Closer ties between the performance of U.S. stocks and the dollar may persist until the early stages of the next bear market for shares, according to Michael Shaoul, chief executive officer of Marketfield Asset Management LLC.
The CHART OF THE DAY displays an indicator that Shaoul cited in a note to clients yesterday: the correlation between the Standard & Poor’s 500 Index and the Dollar Index, based on average price swings during the last 200 weeks. The Dollar Index tracks the U.S. currency’s value against the euro, yen and four other major currencies.

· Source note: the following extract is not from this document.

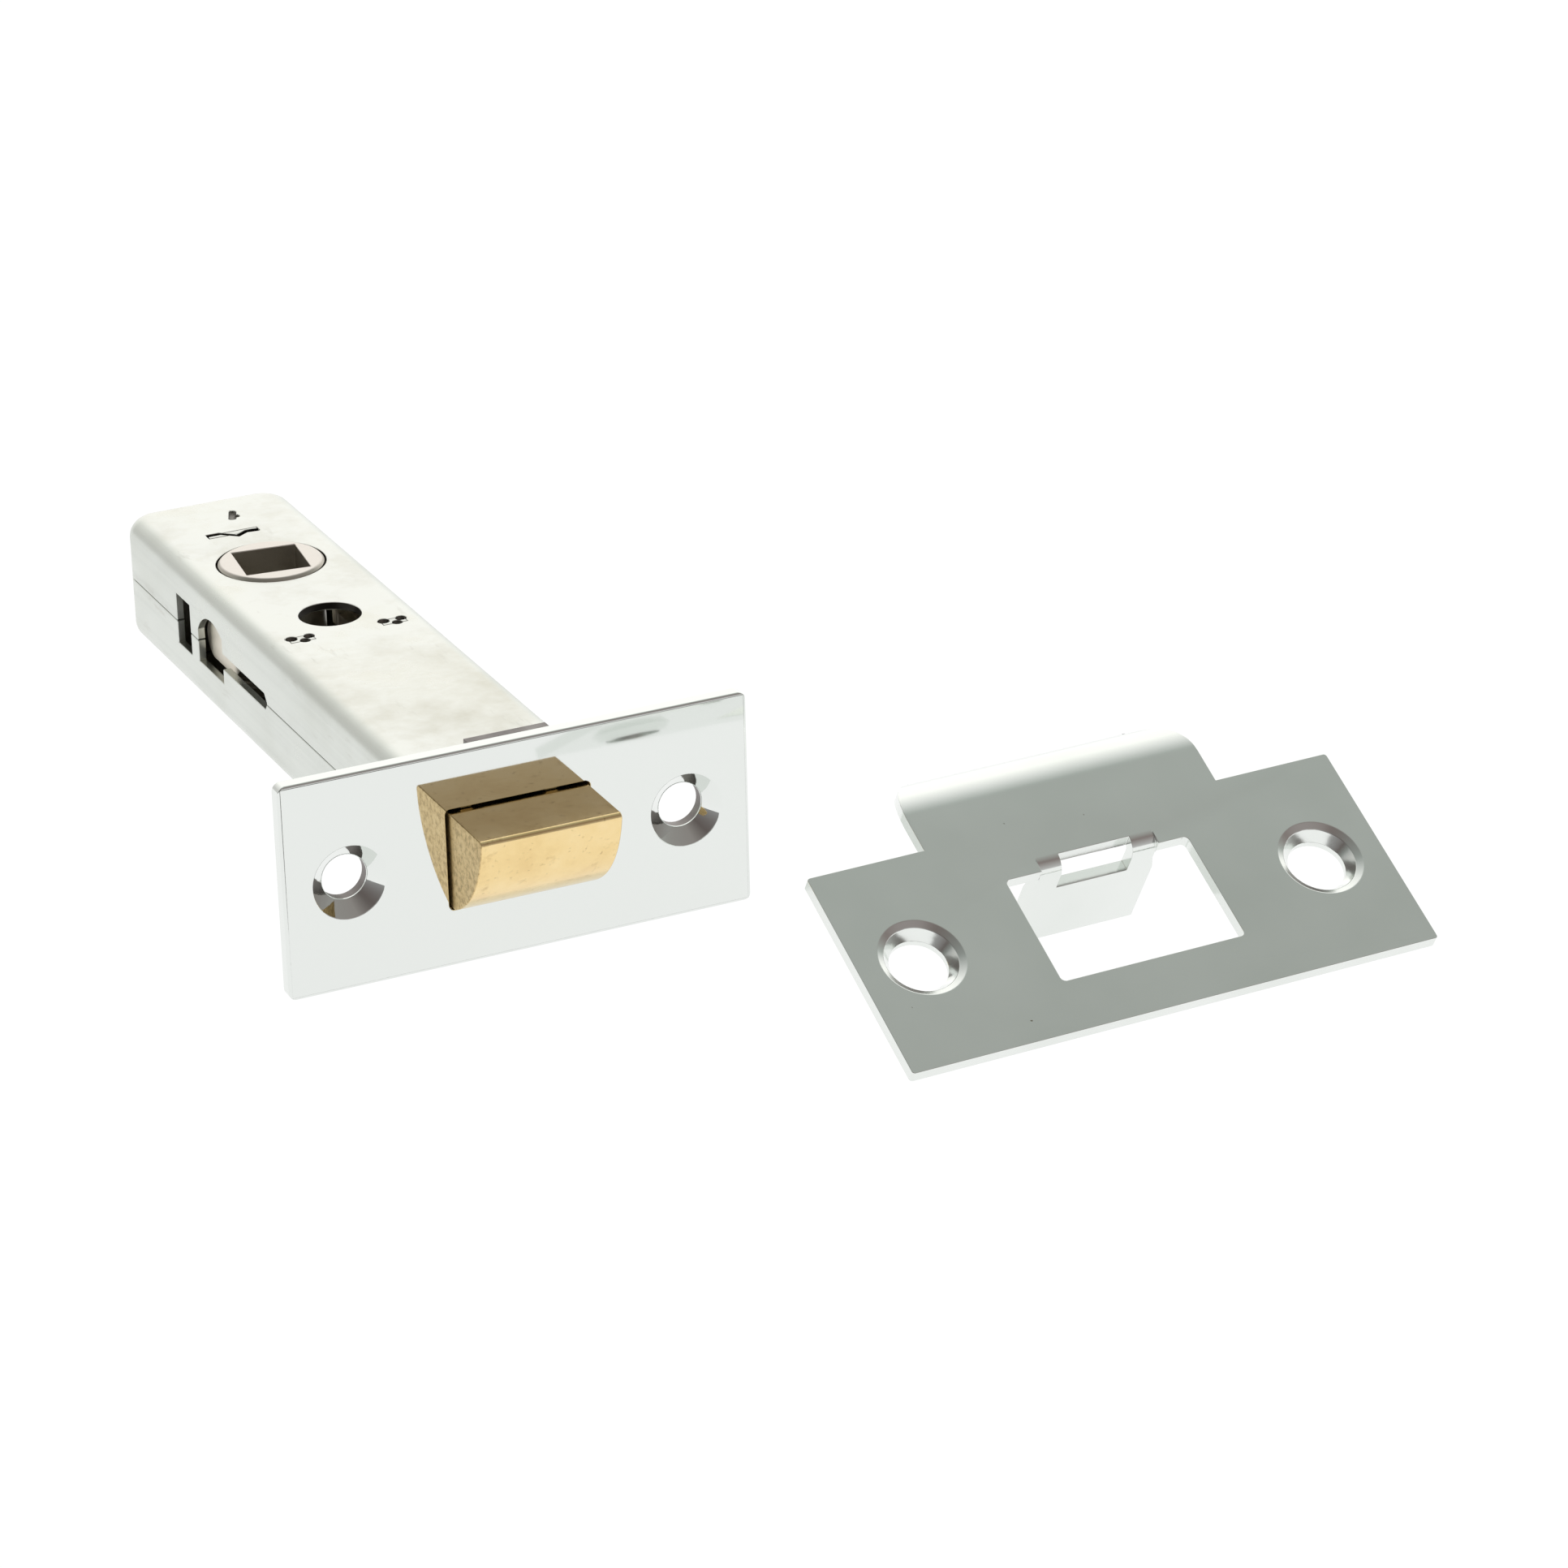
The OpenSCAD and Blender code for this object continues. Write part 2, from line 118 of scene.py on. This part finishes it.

Last week’s correlation was 0.6456, according to data compiled by Bloomberg. The figure was the highest since March 2001, about a year after an Internet-driven bull market peaked. Readings can be between 1 and minus 1, depending on whether two sets of data move in lockstep or in opposite directions.
“This, of course, makes sense,” Shaoul wrote. “The U.S. equity market is experiencing its highest degree of popularity amongst global investors since the end of the 1990s.”
The S&P 500 is poised for the kind of relationship with the Dollar Index that lasted through the late 1990s and early 2000s, the New York-based money manager wrote. Their 200-week correlation peaked at 0.9275 in October 1998, when a Russian debt default spurred demand for dollar-denominated assets.
Along the way, the dollar is bound to become less of a “safe haven” currency, the report said. Shaoul cited periods in 1998 and 1999 when the S&P 500 and the dollar both declined, magnifying losses for international investors.